サッカーの言霊その4「国を背負う使命感とハングリー」

  • 2008年09月15日 22:17 visibility365




「交通費を前払いして下さい。」
某日本女子サッカー代表選手 日経ビジネス9月8日号より


北京オリンピックがようやく終わってくれて、毎晩競技の結果が気になって眠れない日々からようやく解放された。


よく言われるように、今回のオリンピックは、女子の活躍が華々しかった一方で、男子は情けなかった。とりわけサッカーは・・・。

エース澤穂希をボランチに据えて、彼女を中心とする日本らしいパスワークで組み立てる攻撃サッカーは、巨漢(「漢」て漢字を当てて良いのかな)ひしめくドイツやアメリカに一歩も引けを取らないばかりか、世界の中で日本はこう戦うべき、というお手本のように思えた。世界の女子サッカーの中で、最も魅力的なサッカーをしていたといっても過言ではない。


一方男子は、確かにナイジェリアやUSAといった世界の強国が相手だったことを差し引いても、緩慢なボール保持を容易く奪われカウンターを喰らう、まるで自覚のないプレーが目に付いた。ついに、このチームのサッカーには全然感情移入できないままだった。


この差は何でだろう? 


と、ずっと考えているところに、電車の中で読んだこの言葉にハッとさせられた。



その差は「その国のサッカーを背負っている」という使命感の差ではないか、と。あるいは絶対負けられないというハングリー精神の差ではないか。


ご存知のように女子サッカーはまだ完全なプロ化を果たしていない。

私の応援する浦和レッズレディースでも4人しかプロ契約していない。ほとんどの選手は普段は仕事を持ち、疲れた体に鞭打って練習し、自費で合宿や遠征に参加している。


冒頭の言葉は、2003年の女子ワールドカップでドイツに大敗を喫した後、就任したばかりの川淵三郎会長が「どんなサポートをしてほしいか」と問いかけたところ、一人の代表選手が申し訳なさそうにおずおずと手を挙げて言った言葉だ。
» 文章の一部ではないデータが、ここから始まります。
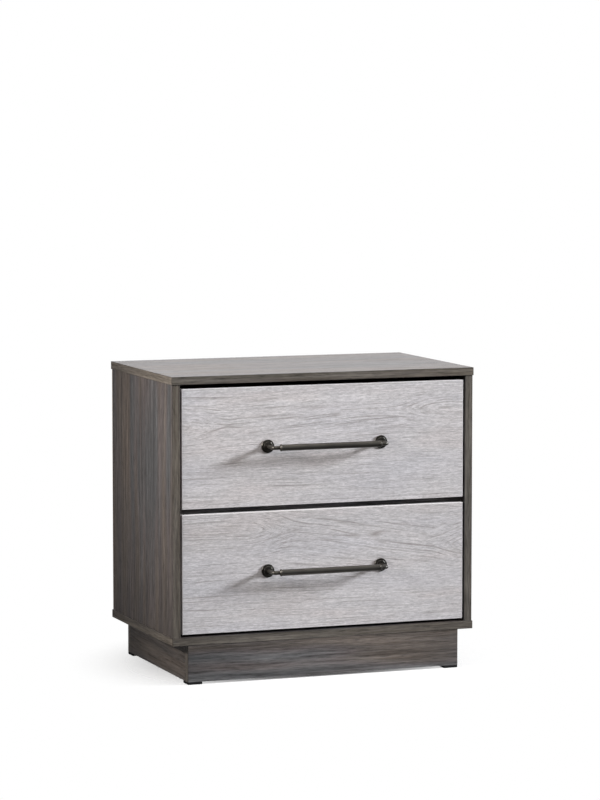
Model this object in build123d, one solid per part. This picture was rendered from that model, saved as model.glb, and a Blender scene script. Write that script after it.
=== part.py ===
"""Two-drawer nightstand on a recessed plinth, as a flat-pack assembly of separate pieces.

Frame: millimetres, +Z up, +X to the right of someone facing the drawers, drawers open towards -Y.
Origin: on the floor, at the centre of the footprint with the handles included.

The top and bottom panels are as wide as the piece and oversail the two side panels by 1.5 mm.
Each drawer is a box of thin boards hung on two full-extension ball-bearing slides: a cabinet rail, a
middle rail that moves half as far as the drawer, a drawer rail, and two ball cages between them.
"""

from build123d import *
import os

# ---- Overall size ---------------------------------------------------------------------------------
WIDTH = 597.0
DEPTH = 368.0  # carcass only, handles stand in front of it
HEIGHT = 568.0
BOARD = 15.0  # every structural board
EDGE_ROUND = 0.8  # softened arris of a banded edge

# ---- Plinth and glides ----------------------------------------------------------------------------
GLIDE_HEIGHT = 5.0
GLIDE_SIZE = 28.0
GLIDE_ROUND = 1.5
GLIDE_CHAMFER = 0.8
GLIDE_PEG_RADIUS = 3.0
GLIDE_PEG_LENGTH = 12.0
PLINTH_HEIGHT = 68.0
PLINTH_INSET = 30.0  # from the left and right edges of the bottom panel
PLINTH_SETBACK = 1.0  # behind the front edge of the bottom panel
PLINTH_BACK_GAP = 6.0
CORNER_BLOCK_LEG = 30.0
CORNER_BLOCK_HEIGHT = 50.0

# ---- Carcass --------------------------------------------------------------------------------------
OVERSAIL = 1.5  # top and bottom panels past the side panels, at left, right and front
BACK_PANEL_THICKNESS = 3.0
BACK_PANEL_RECESS = 1.0
BACK_PANEL_PLAY = 0.5  # above and below
RAIL_DEPTH = 60.0
RAIL_SETBACK = 22.0  # front of the divider rail behind the front of the carcass

# ---- Drawers --------------------------------------------------------------------------------------
FRONT_SETBACK = 3.0
FRONT_SIDE_GAP = 3.5
FRONT_HEIGHT = 221.0
FRONT_ROUND = 1.0
GAP_BELOW_LOWER_FRONT = 5.0
GAP_BETWEEN_FRONTS = 10.0
BOX_BOARD = 12.0
BOX_HEIGHT = 165.0
BOX_LENGTH = 318.0
BOX_RISE = 11.0  # bottom of the box sides above the bottom of the front
BOX_BACK_DROP = 10.0  # top of the back below the top of the sides
BOTTOM_THICKNESS = 3.0
BOTTOM_RISE = 10.0
GROOVE_DEPTH = 6.0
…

代表の強化合宿に行くのに交通費を立て替えるのが厳しいのだという。


今回の北京の女子選手たちは、そんな厳しい状況の中で、日本でも女子サッカーをメジャーにしたい、認めてもらいたい、ここで負けたら日本の女子サッカーは終わってしまう、そういう使命感を背負って、悲愴感漂うほどの戦う気持ちを見せてくれた。

それがベスト4進出の原動力になった。



ドーハの悲劇やジョホールバルの歓喜があれほど刺激的でエキサイティングだったのは、当時の代表選手たちが、日本サッカーの命運を掛けて闘った使命感が見ているこっちにも十分伝わってきたからだ。ここで負けたら日本サッカーが衰退してしまう、せっかく立ち上げたJリーグが尻すぼみに終わってしまう!という悲愴感をブラウン管からビシビシ伝わってきたからなのだと思う。



平和で安定した若い男子選手たちは、一体どこまでこの使命感とハングリーを持てていたろうか?日本の中盤の選手は、ボールを奪われたらそれは日本サッカーのそして自らの選手生命の「死」を意味する、という覚悟でボールキープしていたろうか?


負けても給料はもらえるし、飯も食わせてもらえる、飛行機代も出る、そんな生ぬるい覚悟で試合に臨んでいたとしたら、どんなに日本サッカーの技術レベルが上がったと褒めそやされても、また同じ結果を繰り返すだろう。


それは、先般始まったばかりのA代表のワールドカップ予選にも同じことが言えるのかもしれない。



日本の男子選手は、もう一度、自腹を切って代表合宿に行っていた時代が男子にもあったことを思い出して欲しい。